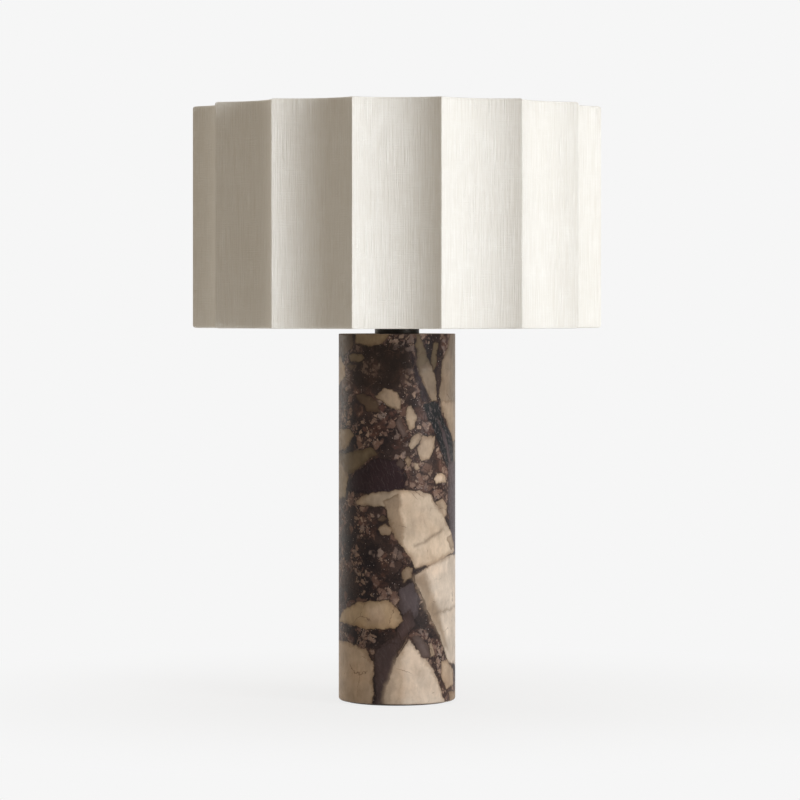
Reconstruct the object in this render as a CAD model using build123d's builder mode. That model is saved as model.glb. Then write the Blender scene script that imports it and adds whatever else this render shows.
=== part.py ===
from build123d import *

import os
from math import asin, cos, degrees, radians, sin, sqrt, tan

# A column table lamp: a stone column, and a fluted drum shade that hangs on a harp over the bulb.
# Millimetres, +Z up. The origin is on the column's axis, on the surface that the lamp stands on.
# The front is -Y. The cable leaves at the back, +Y, and the switch knob points to the right, +X.

# ---------------------------------------------------------------- driving dimensions

# Fits
running_gap = 0.05
seat_gap = 0.05
wrap_gap = 0.2
loose_gap = 0.3

# Column
column_diameter = 118.0
column_height = 370.0
column_foot_gap = 1.0
column_bottom_round = 3.0
column_top_round = 0.8
foot_rim_width = 6.0
recess_depth = 36.0
recess_wall_thickness = 3.0

# Base plate, its screws and the felt under it
felt_thickness = 2.0
felt_edge_round = 0.5
base_plate_thickness = 2.0
base_screw_count = 3
base_screw_edge_distance = 6.5
base_screw_diameter = 4.0
base_screw_head = 8.0
base_screw_length = 14.0
screw_plug_diameter = 7.0

# Cable outlet and its bush
outlet_height = 18.0
bush_bore = 7.0
bush_diameter = 10.0
bush_flange_diameter = 14.0
bush_flange_thickness = 1.6
bush_edge_round = 0.4
bush_tail = 4.0

# Terminal block
block_pole_pitch = 10.0
block_pole_count = 3
block_width = 16.0
block_height = 9.0
block_tower_height = 4.0
block_tower_width = 7.0
block_back_edge = -7.0
barrel_diameter = 4.6
barrel_bore = 2.6
clamp_screw_diameter = 2.6
clamp_screw_spacing = 7.0
block_screw_head_height = 1.3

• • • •

## Short task
Reprint the data above from the opening line to the line holding "bush_tail = 4.0", inclusive, and nothing else.

## Complete output
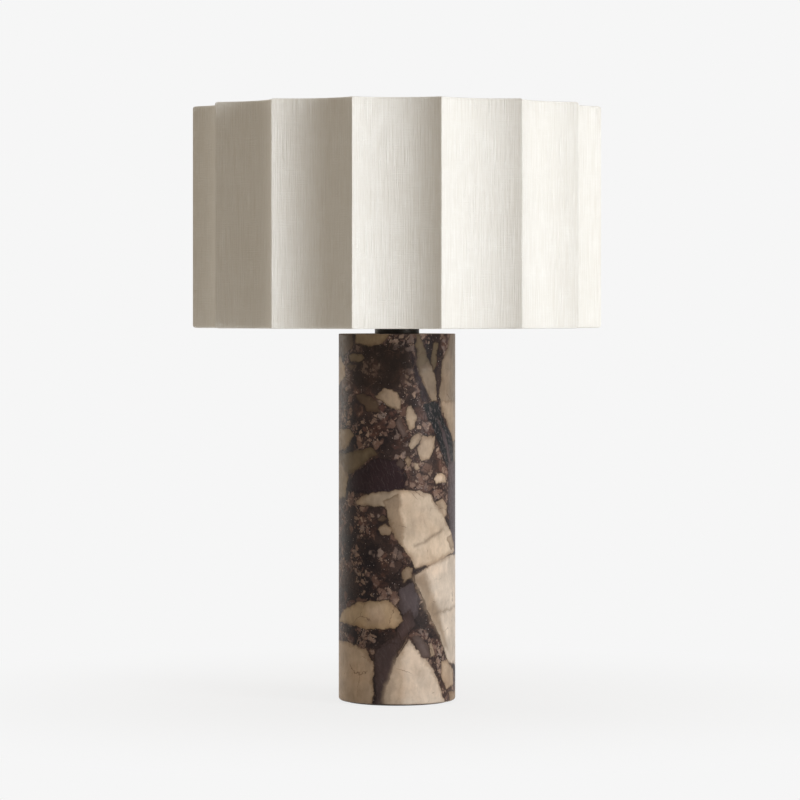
Reconstruct the object in this render as a CAD model using build123d's builder mode. That model is saved as model.glb. Then write the Blender scene script that imports it and adds whatever else this render shows.
=== part.py ===
from build123d import *

import os
from math import asin, cos, degrees, radians, sin, sqrt, tan

# A column table lamp: a stone column, and a fluted drum shade that hangs on a harp over the bulb.
# Millimetres, +Z up. The origin is on the column's axis, on the surface that the lamp stands on.
# The front is -Y. The cable leaves at the back, +Y, and the switch knob points to the right, +X.

# ---------------------------------------------------------------- driving dimensions

# Fits
running_gap = 0.05
seat_gap = 0.05
wrap_gap = 0.2
loose_gap = 0.3

# Column
column_diameter = 118.0
column_height = 370.0
column_foot_gap = 1.0
column_bottom_round = 3.0
column_top_round = 0.8
foot_rim_width = 6.0
recess_depth = 36.0
recess_wall_thickness = 3.0

# Base plate, its screws and the felt under it
felt_thickness = 2.0
felt_edge_round = 0.5
base_plate_thickness = 2.0
base_screw_count = 3
base_screw_edge_distance = 6.5
base_screw_diameter = 4.0
base_screw_head = 8.0
base_screw_length = 14.0
screw_plug_diameter = 7.0

# Cable outlet and its bush
outlet_height = 18.0
bush_bore = 7.0
bush_diameter = 10.0
bush_flange_diameter = 14.0
bush_flange_thickness = 1.6
bush_edge_round = 0.4
bush_tail = 4.0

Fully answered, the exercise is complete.